The Hope brakes are also there for me when I misjudge things. I was reminded of this experience when I went out for a lunch ride while writing this. I chased somebody a little more than I should have on a descent I thought I knew. The turn in the middle was a bit tighter than I’d remembered or anticipated. For a moment it felt like I might have a hard time slowing enough and my stomach dropped a bit. Then I eased on the brakes and easily pulled down the speed without locking up the wheels or even needing to take it wide. 

I’d be lying if I told you there wasn’t a bit of bling factor that’s enjoyable. It’s probably 10-1 how many people notice the brakes before the rest of the bike and given my job often involves taking pictures of my bikes, it looks pretty damn good in pictures too. The Hope RX4+ is all business first but of all the things people upgrade and customise on bikes, this is an easy visual upgrade. I’m always surprised it’s not on every high-end custom bike out the door of every builder doing that kind of thing. 

Any downsides?

I’ve been running these for just under two years and I’ve never once regretted it. I’d do it again in a heartbeat and I’m just about to get the system set up on a second bike. The only downsides I’ve found are that it’s a bit harder to find the pads and rotors. The rotors are also more expensive plus there’s no Ultegra/Force level if you want to save even more money. Luckily I don’t have to replace rotors often. 

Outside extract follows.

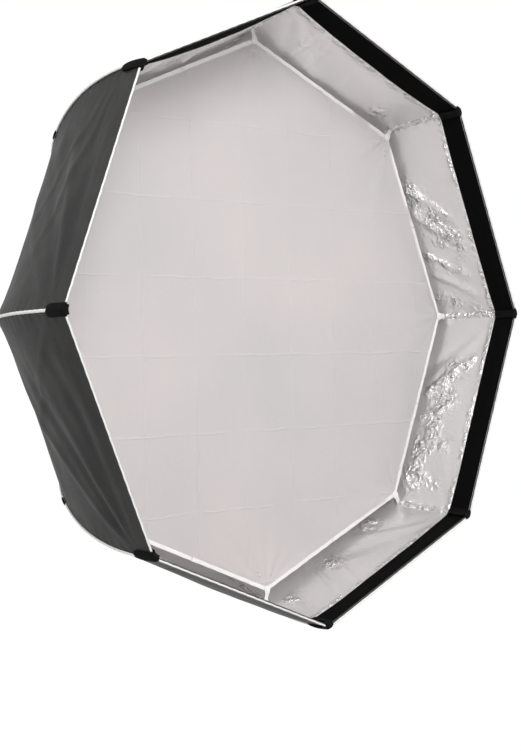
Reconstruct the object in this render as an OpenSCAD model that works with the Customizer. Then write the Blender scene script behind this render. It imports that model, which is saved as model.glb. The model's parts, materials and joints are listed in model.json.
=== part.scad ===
// Octagonal folding softbox: eight curved ribs hinged on a speedring that turns on a lamp insert.
// The light axis lies along Y. The open front faces -Y, and the lamp fits on at +Y. The origin is
// on the light axis, in the plane where the insert seats against the lamp.
// Every module is drawn standing on its back, with its own Z as the light axis, and then laid over.

/* [Softbox] */
// Size across opposite corners of the open rim, over the fabric
across_corners = 1500; // [1480:5:1520]
// Distance from the open rim back to the inner diffuser
diffuser_depth = 214; // [190:2:230]
// Size across opposite corners of the inner diffuser
diffuser_across = 1362; // [1330:2:1364]
// Thickness of the fabric layers
fabric = 2; // [1:0.5:2]

/* [Rib curve] */
// Bend radius of a rib between its shoulder and the open rim
front_bend = 850; // [830:10:870]
// Angle between a rib and the light axis at the open rim
rim_angle = 1; // [0:0.5:2]
// Angle between a rib and the light axis where the two bends meet
shoulder_angle = 33; // [31:1:35]
// Bend radius of a rib between its straight end and its shoulder
rear_bend = 380; // [360:5:400]
// Angle between a rib and the light axis at its pivot
hub_angle = 77; // [75:1:78]
// Diameter of a rib rod
rod_d = 7; // [6:0.5:7]

/* [Speedring] */
// Distance from the light axis to each rib's pivot pin
pivot_r = 100; // [100:1:104]
// Diameter of the clear opening for the light
light_bore_d = 88; // [80:1:90]
// Outer diameter of the spigot that plugs into the lamp
spigot_d = 97.6; // [96:0.1:98]
// Outer radius of the speedring
ring_r = 92; // [90:1:92]
// Diameter of a hinge pin
pin_d = 5; // [4:0.5:6]
// Travel of a release button
button_travel = 4; // [3:0.5:4]

/* [Hidden] */
$fn = 48;
ribs = 8;
step = 360 / ribs;
half_step = step / 2;

// The speedring stack, by distance in front of the lamp's seat.
flange_top = 3.7;
ring_back = 4;
ring_recess = 16;
ring_front = 18;
pivot_z = 20;
insert_r = 62;
flange_r = 72;
spigot_len = 10;
running = 0.05;
gap = 0.3;

// The rib's centre line in its own plane, as [distance from the light axis, distance forward].
fabric_gap = 5.5;
rod_tip_r = across_corners / 2 - fabric_gap - fabric;
straight = (rod_tip_r - pivot_r - rear_bend * (cos(shoulder_angle) - cos(hub_angle))
    - front_bend * (cos(rim_angle) - cos(shoulder_angle))) / sin(hub_angle);
rib_start = [pivot_r, pivot_z];
bend_start = rib_start + straight * [sin(hub_angle), cos(hub_angle)];
rear_centre = bend_start + rear_bend * [-cos(hub_angle), sin(hub_angle)];
shoulder = rear_centre + rear_bend * [cos(shoulder_angle), -sin(shoulder_angle)];
front_centre = shoulder + front_bend * [-cos(shoulder_angle), sin(shoulder_angle)];
rim_z = front_centre[1] - front_bend * sin(rim_angle);
bend_stations = 7;
ferrule_r = 4.1;
ferrule_len = 14;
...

I’ve also heard people complain about noise from the RX4+ system but that one I’m a bit confused by. For me they completely solve the annoying warped rotor noise after a descent and I’ve yet to meet any brake system that won’t make noise after riding in the rain. I’m not one to be particular about maintenance but when the brakes are bugging me I’ll pull the pads and rotors and drench everything in Muc-Off Disc Brake Cleaner. It solves it every time and I don’t feel like the Hope system needs it more than anything else.